For more than 30 years, Wang Zhongde, a man in his 70s, has dedicated himself to protecting birds on the islands in Dinghai district, Zhoushan city in east China's Zhejiang Province.
Wang is one of the guardians of Chinese crested terns, an endangered bird species, on the Wuzhishan Islands. Once a paradise for resident and migratory birds, the islands later became uninhabitable for them due to rampant hunting.
Flocks of birds fly in the sky over the Wuzhishan Islands in Dinghai district, Zhoushan city of east China’s Zhejiang Province. (Photo/Yao Feng)
In 1986, when Wang assisted the relevant departments with surveying resources on the islands as an official with the local forestry bureau, they found several hundred seagulls and dozens of egrets there, and a leader asked him to protect them.
Ever since then, he has taken it upon himself to protect the birds on the islands. He raised money to rent a boat, and used it to regularly patrol the islands despite having to navigate stormy waves.
On one occasion, Wang found some fishermen collecting bird’s eggs on the islands and went to stop them, but was punched by a fisherman.
This episode made Wang realize that regulations were necessary to better protect the islands’ birds. He called for efforts to be made to this end, and his work paid off. In May 1988, the Wuzhishan Islands were listed as a district-level nature reserve, which meant that collecting bird’s eggs and bird hunting on the islands were prohibited. The reserve was later upgraded to provincial level.
To publicize these regulations, Wang put up warning notices on the islands, compiled and printed brochures, and distributed them to each household in surrounding villages, and worked to combat any theft of bird eggs. Gradually, illegal bird hunting and bird egg theft vanished.
A Chinese crested tern, a national first-class protected species in China, flies in the sky over the Wuzhishan Islands in Dinghai district, Zhoushan city of east China’s Zhejiang Province. (Photo/Yao Feng)

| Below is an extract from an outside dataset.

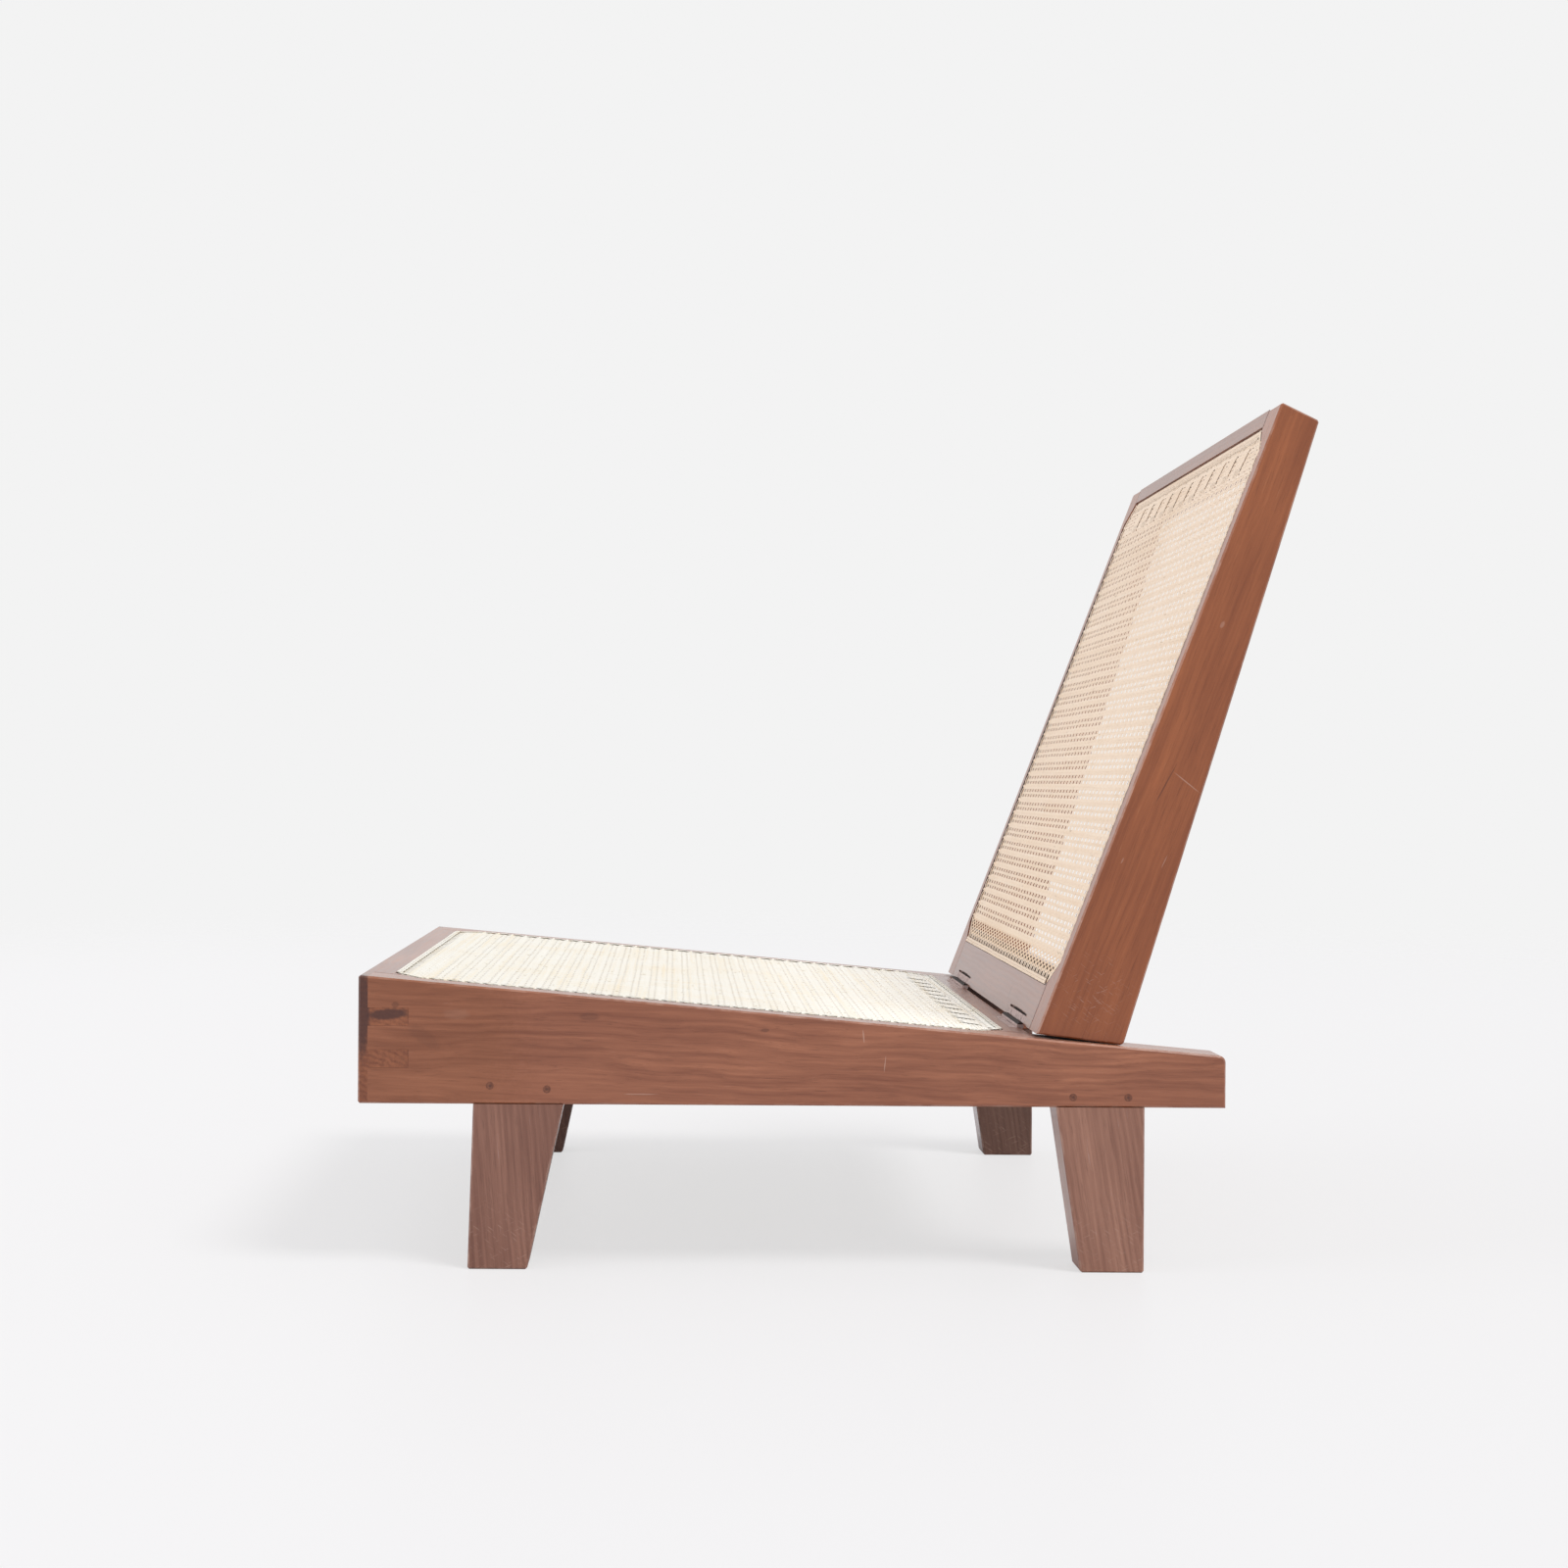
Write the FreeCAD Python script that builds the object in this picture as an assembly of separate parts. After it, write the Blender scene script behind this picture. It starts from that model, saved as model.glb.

On June 25, 2008, Wang discovered a pair of black-billed terns among a flock of greater crested terns through his telescope during a patrol. He thought the unfamiliar birds were Chinese crested terns, a bird species he learned about from the book “A Photographic Guide to the Birds of China”, and finally confirmed this view after comparing the photos he had taken of them with those in the book.
It was the first time that the bird species was spotted on the Wuzhishan Islands. Before that, ornithologists in Zhejiang Province had only occasionally found Chinese crested terns on the Jiushan Islands in Xiangshan county, Ningbo city of Zhejiang.
During his patrol trips to the islands, Wang documented information such as the birds numbers, when they arrive on the islands, and when the birds forage, build nests, lay eggs, brood, and migrate. He found that Chinese crested terns and greater crested terns often appear together.
Wang retired at 60 and was re-employed to assist the young bird guardians.
The discovery of Chinese crested terns on the islands received a great deal of attention from relevant departments. Using a remote monitoring system built for the islands, Wang’s main daily task is to check the situation of the islands and birds, especially Chinese crested terns. These days, he does this in front of a computer, instead of by conducting patrols on the islands.
In recent years, research institutes have made various efforts to attract Chinese crested terns and greater crested terns to the Wuzhishan Islands and the Jiushan Islands by putting in place life-sized bird models and simulating bird sounds.
In 2021, Chinese crested terns were listed as a national first-class protected species in China. During last year’ breeding season, over 50 adult Chinese crested terns were discovered on the Wuzhishan Islands - more than ever before.